* Goal:
In the listing below, count the lines with "into" and report only the figure.

* Dataset excerpt:
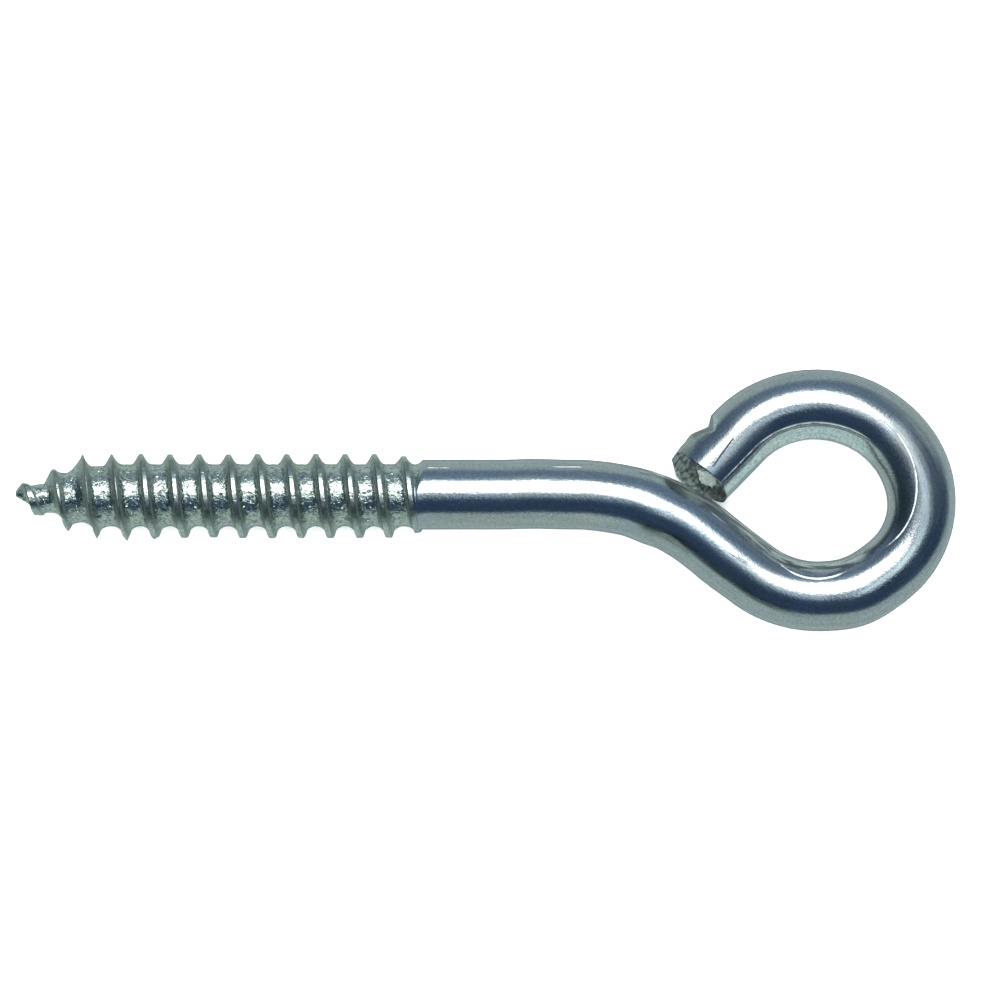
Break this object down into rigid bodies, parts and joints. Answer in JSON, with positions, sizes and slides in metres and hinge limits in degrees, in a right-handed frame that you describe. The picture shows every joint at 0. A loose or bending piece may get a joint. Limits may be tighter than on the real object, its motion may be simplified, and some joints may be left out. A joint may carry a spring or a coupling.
{
  "type": "eye lag bolt",
  "caption": "Bent-wire eye lag bolt: a round shank with a coarse lag thread and gimlet point, bent off line and turned into an open round eye with a sheared end.",
  "frame": {"origin": "on the shank's axis at the thread's shoulder, where the rolled thread ends and the full wire begins", "axes": "+X along the shank from the point toward the eye, +Z square to the plane of the eye, +Y across the eye on the side of its sheared end"},
  "size_m": [0.1143, 0.0318, 0.0104],
  "materials": {
    "zinc_plate": "bright zinc electroplate on rolled steel wire, smooth and faintly blue, duller and pitted in the thread's roots"
  },
  "bodies": {
    "root": {"eye_lag_bolt": "zinc_plate"}
  },
  "joints": []
}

* Response to this task:
2